我强忍了多次的眼泪,再也忍不住了,放声痛哭,外婆,舅娘,小姨们哭成一团,外婆哭的最伤心,撕心裂肺的哭声,划破了风雪交加的夜空,传的很远,街坊们都听得清清楚楚,真真切切。第二天一大早,我家族里的叔伯兄弟,村中的乡亲,还有我父亲的同事,都赶到我家来了,当母亲的遗体从家里抬出去的时候,他们聚在门口,向母亲下跪,行大礼,愿母亲去往天堂的路上平安!
我捧着装母亲骨灰的盒子,隐约觉得有一丝余温 ,我小时候,父亲在外打工,我就跟母亲睡觉 ,母亲的体温,温暖了我整个童年身心,十四岁的我,就此永别了母亲 ,悲伤再次涌上心头而潸然泪下。木纳的父亲却吼了我一句:“不要哭,哭什么!不能把眼泪滴在骨灰盒上”痛彻心扉的悲伤,倾刻之间变成了无名的愤怒!我把母亲的骨灰盒紧紧的抱在胸前 ,我不愿意让母亲住在冰冷阴暗的墓穴里,父亲想从我胸前拿走骨灰盒,我紧紧抱着,一屁股坐在地上,仰面朝天放声痛哭,在场的几十个人谁也没敢强迫我站起来,过了好久,我揉揉眼睛自己爬起来,把骨灰盒放进了墓穴里,没有人说话,只有烧纸钱的灰,无声的落在人们的身上。
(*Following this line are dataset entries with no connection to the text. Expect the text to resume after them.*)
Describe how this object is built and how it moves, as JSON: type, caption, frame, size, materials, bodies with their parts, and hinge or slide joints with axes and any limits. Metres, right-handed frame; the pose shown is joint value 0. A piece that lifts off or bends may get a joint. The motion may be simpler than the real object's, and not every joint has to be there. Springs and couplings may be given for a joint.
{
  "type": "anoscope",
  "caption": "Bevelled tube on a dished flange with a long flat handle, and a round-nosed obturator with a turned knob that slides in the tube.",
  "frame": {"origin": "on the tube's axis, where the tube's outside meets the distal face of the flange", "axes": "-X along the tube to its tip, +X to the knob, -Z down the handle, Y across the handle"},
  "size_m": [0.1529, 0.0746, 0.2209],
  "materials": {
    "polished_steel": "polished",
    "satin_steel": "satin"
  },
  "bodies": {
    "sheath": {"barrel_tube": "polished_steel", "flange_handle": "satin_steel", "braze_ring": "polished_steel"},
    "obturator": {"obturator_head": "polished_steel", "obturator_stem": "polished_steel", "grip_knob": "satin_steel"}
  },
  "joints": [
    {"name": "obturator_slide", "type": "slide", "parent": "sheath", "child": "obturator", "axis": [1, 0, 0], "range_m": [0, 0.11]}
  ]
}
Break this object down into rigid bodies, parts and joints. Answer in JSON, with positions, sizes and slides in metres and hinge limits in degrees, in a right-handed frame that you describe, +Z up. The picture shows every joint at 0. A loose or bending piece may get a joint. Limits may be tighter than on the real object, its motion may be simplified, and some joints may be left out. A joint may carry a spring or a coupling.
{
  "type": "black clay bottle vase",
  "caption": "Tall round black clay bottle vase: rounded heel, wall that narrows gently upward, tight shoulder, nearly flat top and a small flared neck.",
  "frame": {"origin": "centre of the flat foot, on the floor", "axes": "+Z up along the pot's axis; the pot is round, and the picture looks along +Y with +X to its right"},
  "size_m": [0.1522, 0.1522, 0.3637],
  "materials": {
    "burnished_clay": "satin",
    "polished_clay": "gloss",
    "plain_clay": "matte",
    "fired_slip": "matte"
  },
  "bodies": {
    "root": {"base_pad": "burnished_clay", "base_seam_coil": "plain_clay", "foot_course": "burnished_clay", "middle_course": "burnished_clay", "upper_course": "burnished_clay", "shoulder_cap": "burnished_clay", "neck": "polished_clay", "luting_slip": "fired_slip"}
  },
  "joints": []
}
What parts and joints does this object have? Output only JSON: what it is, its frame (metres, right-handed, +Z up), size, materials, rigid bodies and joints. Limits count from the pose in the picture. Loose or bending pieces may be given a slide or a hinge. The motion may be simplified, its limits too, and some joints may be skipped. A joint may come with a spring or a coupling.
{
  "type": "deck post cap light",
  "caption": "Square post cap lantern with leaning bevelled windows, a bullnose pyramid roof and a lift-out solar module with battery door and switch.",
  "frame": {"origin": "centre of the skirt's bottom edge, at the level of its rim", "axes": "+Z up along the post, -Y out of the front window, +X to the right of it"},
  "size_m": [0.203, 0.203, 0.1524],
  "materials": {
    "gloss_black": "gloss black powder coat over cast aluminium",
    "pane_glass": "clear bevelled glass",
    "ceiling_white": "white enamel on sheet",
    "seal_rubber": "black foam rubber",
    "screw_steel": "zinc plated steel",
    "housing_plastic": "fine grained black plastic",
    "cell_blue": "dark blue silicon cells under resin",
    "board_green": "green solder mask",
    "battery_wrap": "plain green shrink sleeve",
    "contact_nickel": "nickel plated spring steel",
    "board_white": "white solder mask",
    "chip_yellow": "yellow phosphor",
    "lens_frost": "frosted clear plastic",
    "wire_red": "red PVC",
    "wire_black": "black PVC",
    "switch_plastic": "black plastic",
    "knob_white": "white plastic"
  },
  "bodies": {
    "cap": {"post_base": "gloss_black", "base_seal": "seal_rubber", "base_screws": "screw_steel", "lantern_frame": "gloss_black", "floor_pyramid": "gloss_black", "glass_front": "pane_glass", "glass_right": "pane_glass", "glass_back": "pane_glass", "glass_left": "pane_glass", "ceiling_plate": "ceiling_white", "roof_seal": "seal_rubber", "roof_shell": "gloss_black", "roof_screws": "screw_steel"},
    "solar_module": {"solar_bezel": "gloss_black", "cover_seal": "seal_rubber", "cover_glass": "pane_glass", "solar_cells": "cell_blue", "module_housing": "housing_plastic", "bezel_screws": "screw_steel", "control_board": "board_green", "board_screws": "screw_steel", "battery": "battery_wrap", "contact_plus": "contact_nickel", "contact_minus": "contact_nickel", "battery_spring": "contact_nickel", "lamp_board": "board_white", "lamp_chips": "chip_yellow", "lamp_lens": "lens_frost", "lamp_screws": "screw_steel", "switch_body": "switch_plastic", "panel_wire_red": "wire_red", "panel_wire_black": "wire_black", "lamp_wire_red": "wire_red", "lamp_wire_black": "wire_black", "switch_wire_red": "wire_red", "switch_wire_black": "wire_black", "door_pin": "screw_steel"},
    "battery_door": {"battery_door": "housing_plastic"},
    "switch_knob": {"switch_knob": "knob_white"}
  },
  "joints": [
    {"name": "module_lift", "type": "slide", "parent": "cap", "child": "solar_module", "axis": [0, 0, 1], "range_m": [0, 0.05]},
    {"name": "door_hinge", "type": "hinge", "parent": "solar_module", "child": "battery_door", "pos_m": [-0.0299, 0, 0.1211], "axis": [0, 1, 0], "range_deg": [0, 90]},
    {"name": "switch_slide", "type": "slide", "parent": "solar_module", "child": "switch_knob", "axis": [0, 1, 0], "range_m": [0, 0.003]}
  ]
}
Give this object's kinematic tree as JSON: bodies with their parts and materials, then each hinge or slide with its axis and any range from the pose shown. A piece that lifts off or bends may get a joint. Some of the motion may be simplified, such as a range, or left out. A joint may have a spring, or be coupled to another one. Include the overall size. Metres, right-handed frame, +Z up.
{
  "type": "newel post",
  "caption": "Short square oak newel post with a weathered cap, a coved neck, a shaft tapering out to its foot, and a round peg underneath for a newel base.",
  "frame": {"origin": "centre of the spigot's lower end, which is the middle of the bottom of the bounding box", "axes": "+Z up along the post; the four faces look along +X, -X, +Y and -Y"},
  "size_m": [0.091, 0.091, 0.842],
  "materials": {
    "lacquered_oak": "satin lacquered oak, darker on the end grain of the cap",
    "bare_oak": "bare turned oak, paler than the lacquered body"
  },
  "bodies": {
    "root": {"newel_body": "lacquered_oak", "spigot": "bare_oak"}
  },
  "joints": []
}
母亲离开我已经七年了,从高一到大三,清明节我都没到她坟前祭奠。七年的光阴,没有磨灭我大脑中母亲的音容笑貌,再过七年,十七年,二十七年,今生今世我都不会忘记母亲养育我的恩泽,清明节来临之际,结结巴巴的写出以上文字,是发自内心对母亲缅怀和感恩 ,平凡而伟大的母亲,愿你在另一个世界里快乐!
文/肖一马2019年清明;指导/肖同来。